Writer's block? Insert self into script. Problem solved!

One screenwriter struggled with a screen adaptation, so he inserted himself into the main role.

December 6, 2002

The first thing to know about "Adaptation," the new movie from "Being John Malkovich" writer Charlie Kaufman and director Spike Jonze, is that the character of Donald (one of twin brothers played by Nicolas Cage) is purely fictitious - even though his name is listed as coscreenwriter for the film.

The next thing to know is that the filmmakers are reluctant to admit that Donald isn't real. "Donald co-wrote the script," insists Mr. Jonze. His shaggy beard hides his boyish smirk. "That's all we're going to say."

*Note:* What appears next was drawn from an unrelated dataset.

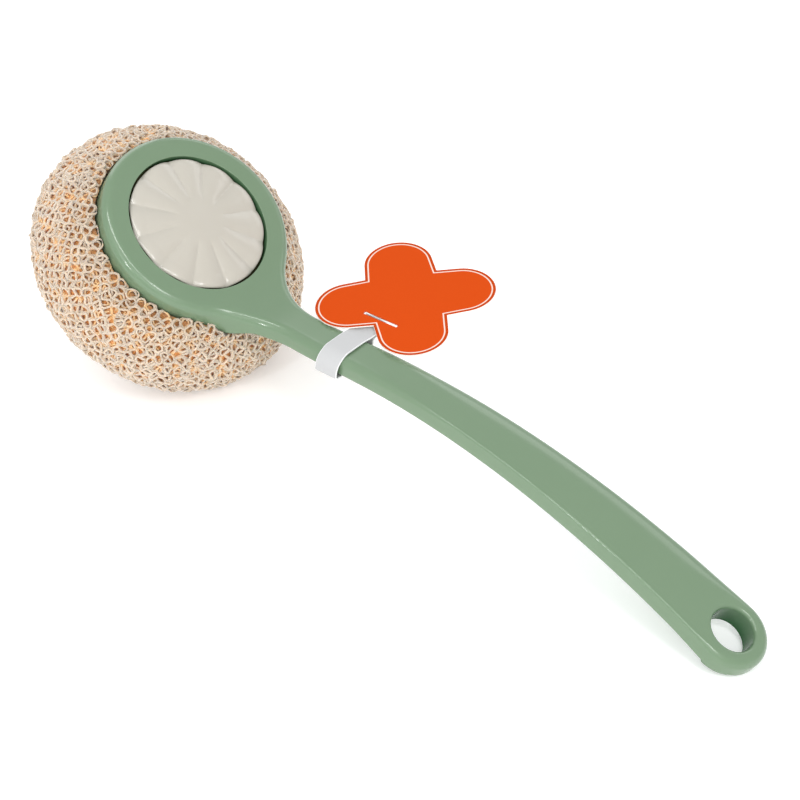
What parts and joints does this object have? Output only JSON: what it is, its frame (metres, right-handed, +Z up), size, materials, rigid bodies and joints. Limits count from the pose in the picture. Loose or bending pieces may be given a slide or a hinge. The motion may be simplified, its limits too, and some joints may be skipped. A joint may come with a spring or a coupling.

If this sounds a little bizarre, it's largely by design. "Adaptation" is similar to "Malkovich" in that it blurs the lines between fiction and reality. It's a kind of parlor game for this fiendishly clever duo. But it didn't start out that way.

Three years ago, just as filming of "Malkovich" wrapped up, Mr. Kaufman was facing an acute case of writer's block while trying to adapt Susan Orlean's book "The Orchid Thief" to the screen.

"I was growing desperate trying to get a script done," Kaufman recalls. "For months I'd get up and say, 'I can't do this.' I really thought it was going to be the end of my career."

Part of Kaufman's difficulty came because "The Orchid Thief" combined a journalistic account of John Laroche, a cantankerous Florida man who collects the rare flower (sometimes illegally), with Ms. Orlean's own musings about the nature of obsession. What Kaufman grappled with was how to separate Laroche's story from Orlean's personal reflections and create a straightforward Hollywood script.

For those who have seen "Malkovich," his next move won't seem quite as surprising: Facing deadline, Kaufman inserted himself as the movie's central character. Kaufman's script then intersects his own story with the action from the book, with Meryl Streep playing Orlean and Chris Cooper as the gap-toothed but brilliant Laroche.

"I didn't intend to write it this way," says Kaufman. "But this was what finally made the script come alive for me."

As if that weren't strange enough, in the movie Kaufman has a twin brother (the aforementioned Donald) who aspires to write just the kind of mainstream blockbuster that Charlie refuses to let his screen version of "The Orchid Thief" become. The creation of Donald, both in the movie and in his mind, helped Kaufman find the perspective necessary to complete a script about finding one's true voice.

"Crediting the script to myself and Donald is important to understanding the movie," he continues. "So we don't want to say that Donald is an invention."

Despite the personal digression, Kaufman says, "I wanted to be true to the book because I liked it. I didn't want to just do something weird for its own sake." In fact, Kaufman's insertion of himself into the story is not unlike what Orlean did in turning her original New Yorker article into a book.

If writing such a movie was difficult, bringing it alive on screen may have been even tougher. "Going in and out from one character to another was a little bit frustrating," says Cage, clad in a tan leather jacket and jeans. "Because when I act, I try to really get into that character."

What's more, Cage (who is a cousin of Jonze's wife, Sofia Coppola) had to act alongside himself. "I'd use a tennis ball, imagine that it was Charlie and what I'd done as Charlie while trying to think and feel as Donald," Cage explains. "Then I'd also hear my voice in a little ear piece as Charlie, so I wouldn't overlap dialogue. It was like playing the drums, where you're trying to hit the cymbal and the snare and the bass drum. The first time I tried it was hard, but eventually I got into it."

Cage found the process of tapping into his own insecurity to play the neurotic on-screen version of Kaufman therapeutic. "I'm sure it's no secret that actors are insecure people," says Cage, who won an Oscar for "Leaving Las Vegas." "In fact, I don't think I've ever started a movie where I wasn't tormenting myself with the concept that I don't know at all how to act."

"Adaptation" delights in jumping back and forth in time, from numerous jolts between the "Orchid Thief" story and Kaufman's writing it three years earlier, to the beginning of time some four billion years ago. Jonze, who spent three years working with Kaufman on "Malkovich" before shooting began, says a similar timeline was followed with "Adaptation." The editorial process, he says, was much different from just putting together the film that they'd shot.

"It became a lot like Charlie the character's writing process, in terms of the movie constantly evolving into this other thing," says Jonze. "By the end, it'd changed into something different from when we started editing."

"Adaptation" turned out to be a far different movie from what Columbia Pictures was expecting. Kaufman was prepared for the worst. "I didn't hear anything for a few days," Kaufman recalls of turning in his script. "By the time I heard, they seemed to like it. But I heard later that [producer] Ed Saxon, who hired me to write this, was pretty angry at first. He wanted to know who Donald was and why I had farmed out part of my script to somebody else."